Putting a Stop to Internal Theft
Nowadays, threats to business abound, with vulnerabilities ranging from shoplifting to cyberattacks. But not all threats are external, and security needs to start “closer to home.” Internal employee theft examples include everything from skimming funds to taking inventory. And employee theft statistics have proven it to be a much larger problem than external theft. As a result, business owners need to be intentional about preventing things from happening right under their noses.
Strategic Ways to Prevent Internal Theft
Smart businesses recognize the need for a multi-pronged approach to loss prevention, complete with internal controls to prevent internal theft.

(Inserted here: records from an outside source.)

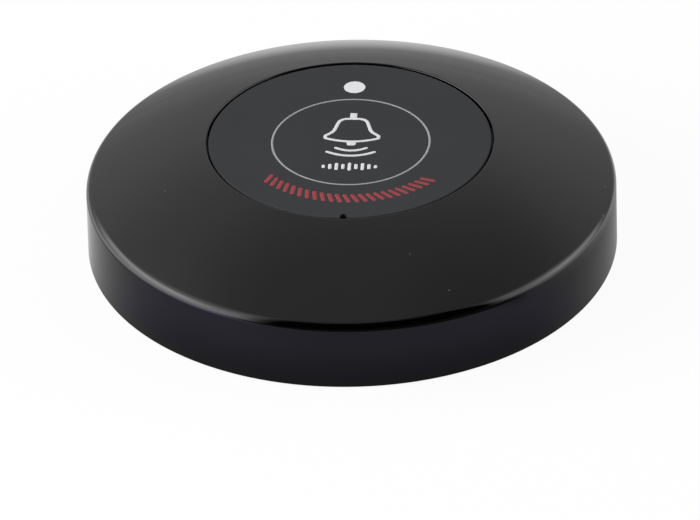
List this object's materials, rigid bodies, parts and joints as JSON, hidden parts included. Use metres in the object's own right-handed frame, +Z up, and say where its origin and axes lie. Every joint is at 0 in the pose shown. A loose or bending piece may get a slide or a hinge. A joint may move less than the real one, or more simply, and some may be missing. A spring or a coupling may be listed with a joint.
{
  "type": "waiter call button",
  "caption": "Round glossy table-top call button with one large flush press cap, an indicator window and a twist-off battery door.",
  "frame": {"origin": "centre of the underside, on the face of the foot ring that meets the table", "axes": "+Z up, in which the press cap faces; +Y towards the indicator window; -Y towards the pry notch"},
  "size_m": [0.08, 0.08, 0.0184],
  "materials": {
    "shell_black": "gloss moulded ABS, polished",
    "cap_satin": "fine satin texture, dark grey",
    "lens_white": "milky white translucent acrylic",
    "base_black": "fine spark-eroded texture",
    "rubber_black": "matte silicone rubber",
    "zinc_steel": "zinc plated steel",
    "nickel": "bright nickel plating",
    "board_green": "solder mask over glass-fibre board",
    "epoxy_black": "moulded epoxy",
    "ceramic_tan": "fired ceramic with tinned ends",
    "tinned": "tinned copper leads",
    "copper": "bare copper wire",
    "cell_steel": "stainless steel can",
    "led_amber": "white moulded LED body with a yellow phosphor",
    "plunger_black": "moulded nylon"
  },
  "bodies": {
    "housing": {"top_shell": "shell_black", "return_spring": "zinc_steel", "base_plate": "base_black", "foot_ring": "rubber_black", "housing_gasket": "rubber_black", "housing_screws": "zinc_steel", "coin_cell": "cell_steel", "negative_contact": "nickel", "positive_contact": "nickel", "circuit_board": "board_green", "board_screws": "zinc_steel", "switch_body": "epoxy_black", "switch_cover": "nickel", "switch_snap_dome": "nickel", "switch_terminals": "tinned", "indicator_led": "led_amber", "encoder_chip": "epoxy_black", "encoder_leads": "tinned", "crystal": "nickel", "radio_transistor": "epoxy_black", "chip_capacitors": "ceramic_tan", "chip_resistors": "epoxy_black", "antenna_loop": "copper"},
    "cap": {"press_cap": "cap_satin", "light_guide": "lens_white"},
    "plunger": {"switch_plunger": "plunger_black"},
    "door": {"battery_door": "base_black", "door_seal": "rubber_black"}
  },
  "joints": [
    {"name": "cap_press", "type": "slide", "parent": "housing", "child": "cap", "axis": [0, 0, -1], "range_m": [0, 0.00035], "stiffness_N_per_m": 400, "springref_m": -0.003, "deforming": ["return_spring"]},
    {"name": "plunger_press", "type": "slide", "parent": "housing", "child": "plunger", "axis": [0, 0, -1], "range_m": [0, 0.00035], "deforming": ["switch_snap_dome"]},
    {"name": "door_twist", "type": "hinge", "parent": "housing", "child": "door", "pos_m": [0, 0, 0.001], "axis": [0, 0, -1], "range_deg": [0, 45]}
  ],
  "couplings": [
    {"joint": "plunger_press", "follows": "cap_press", "ratio": 1}
  ]
}
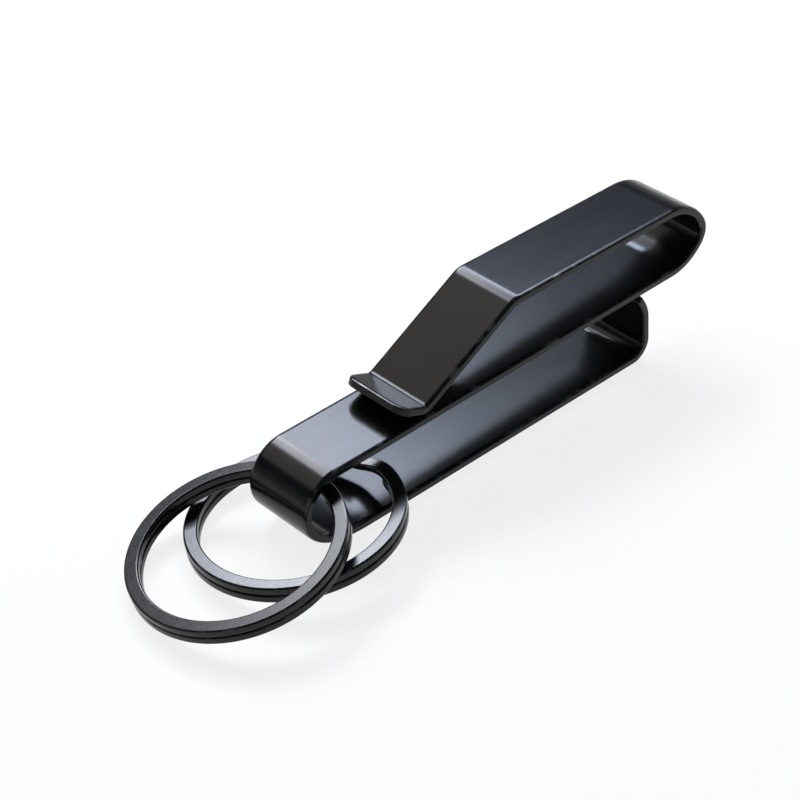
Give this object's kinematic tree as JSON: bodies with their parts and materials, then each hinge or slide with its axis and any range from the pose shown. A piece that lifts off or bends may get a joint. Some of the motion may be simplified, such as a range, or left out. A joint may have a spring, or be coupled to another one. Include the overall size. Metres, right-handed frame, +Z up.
{
  "type": "belt key clip",
  "caption": "Folded spring steel strip with a belt hook above, a sprung key loop below and split key rings hanging in the loop.",
  "frame": {"origin": "middle of the flat underside of the lower plate, on which the clip rests", "axes": "+X along the clip towards its belt bend, +Y across the strip, +Z up from the lower plate to the belt hook; the key rings lie at -X"},
  "size_m": [0.1095, 0.0328, 0.0256],
  "materials": {
    "strip_steel": "black coated spring steel, satin to semi-gloss",
    "ring_steel": "black coated steel wire, satin"
  },
  "bodies": {
    "lower_body": {"lower_plate": "strip_steel"},
    "middle_body": {"middle_plate": "strip_steel"},
    "arm_body": {"belt_arm": "strip_steel"},
    "front_ring_body": {"front_split_ring": "ring_steel"},
    "back_ring_body": {"back_split_ring": "ring_steel"}
  },
  "joints": [
    {"name": "key_gap_open", "type": "hinge", "parent": "lower_body", "child": "middle_body", "pos_m": [-0.04078, 0, 0.00736], "axis": [0, -1, 0], "range_deg": [0, 5], "stiffness_Nm_per_rad": 2, "springref_deg": -1.72},
    {"name": "belt_arm_lift", "type": "hinge", "parent": "middle_body", "child": "arm_body", "pos_m": [0.04434, 0, 0.01857], "axis": [0, 1, 0], "range_deg": [0, 8], "stiffness_Nm_per_rad": 1, "springref_deg": -2.86},
    {"name": "front_ring_swing", "type": "hinge", "parent": "lower_body", "child": "front_ring_body", "pos_m": [-0.0349, 0, 0.0076], "axis": [0, 1, 0], "range_deg": [0, 120]},
    {"name": "back_ring_slide", "type": "slide", "parent": "lower_body", "child": "back_ring_body", "axis": [1, 0, 0], "range_m": [0, 0.009]}
  ]
}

Here are several for consideration. As with most security plans, more efforts are better.
Recruitment and Hiring
Perform background checks on all employees and potential employees. This simple proactive effort can save you lots of trouble later. Adding this step as a standard component of your hiring process doesn’t single anyone out.
Get to know your employees personally during the interview and beyond. It’s always a good idea to know employees as people, not just staff members. That way, you build mutual respect and appreciation. (Obviously, avoid asking about marital status, pregnancy, sexual orientation, and other protected statuses.)
Offer a livable wage and pay people for every minute of their time, including overtime. Research shows that higher wages reduce internal thefts. If employees feel respected and adequately compensated, they are less apt to supplement their income by stealing.
Hands-on supervisors and managers are good for business in many ways. They keep everything running smoothly and engage with employees. In addition, your management staff will notice irregular behavior that might indicate trouble is afoot.
Establish procedures for handling cash, inventory, equipment, and supplies. And make sure that both the procedures (and the repercussions for not following them) are clear to all employees. This process is advisable in all industries, but defining retail internal employee theft consequences is of particular importance. Retail businesses have more opportunities for employees to enact schemes involving refunds or discounts, for example.
Create policies that address employee theft and share those during the onboarding and training process. You may consider having an attorney draft an anti-theft policy that makes it clear you have a no-tolerance mindset that may include termination, filing a police report, or even legal action.
Handling Employee Theft Incidents
Provide ways for employees to report suspicious activity anonymously. They can watch each other and “do the right thing” if they suspect something without fear of repercussion. This is a useful retail store internal theft prevention method. It can also be invaluable for detecting fraud and other white-collar crimes.
And when investigating workplace theft, assure employees the investigation is completely confidential and private. This is very important for establishing trust with potential whistleblowers.
Don’t just punish unacceptable employee behavior. Reward good behavior, too. You might offer a financial incentive if an employee’s accuracy is consistent, for example.
Limit access to systems and areas if they aren’t necessary for an employee’s job. If someone doesn’t need certain software or files, like financial records or payroll tools, restrict these. And be mindful of changing passwords regularly, as these are sometimes intentionally or inadvertently shared.
Establish checks and balances in everyday actions. While empowering and trusting employees is important, it’s also wise to have another department or employee review accounts. That way, a second set of eyes confirms nothing suspicious (or accidentally incorrect) is going on. For example:
- Internal retail theft prevention could involve random cash drawer counts during the day.
- Different employees should handle payments, receipts, and the preparation of purchase orders.
- In accounts receivable, make mail-opening and posting separate functions.
- Use pre-numbered purchase orders.
Track inventory in the stockroom, warehouse, etc. with a regular monthly check. Perform random checks as well. And make employees aware of those checks. A visual scan can reveal potential problems, like empty shipping containers or missing items.
Similarly, perform regular audits by reviewing financial records to confirm there isn’t missing money or incorrect data. It’s typical to audit accounts once a year. But there’s no reason you can’t do periodic, unannounced audits as well.
Devices and Systems
Technology can play a role in preventing internal theft, too.
Surveillance is not only for watching customers. Business security cameras, strategically placed around the workplace, deter both customer and employee theft. Monitor key areas like warehouses, cash registers, and any place with valuable items. A business surveillance system from Deep Sentinel is ideal for after-hours monitoring. This solution combines the most advanced AI technology and the power of live security guards, ready to address any threats and keep your business safe.
In addition, an inventory management system on your point of sale system is a logical way to track inventory. With the right POS, you can automatically create daily sales reports and monitor cashiers, since employees each have a unique, identifiable account. If a certain employee account has a high number of refunds or voids, for example, you know who to investigate.
Forget Internal Theft Woes
While you may not be able to stop all instances of internal theft, you can certainly make it less likely. By providing your staff with a positive, well-run work environment and establishing procedures to handle issues, you can keep your inventory and your business safe.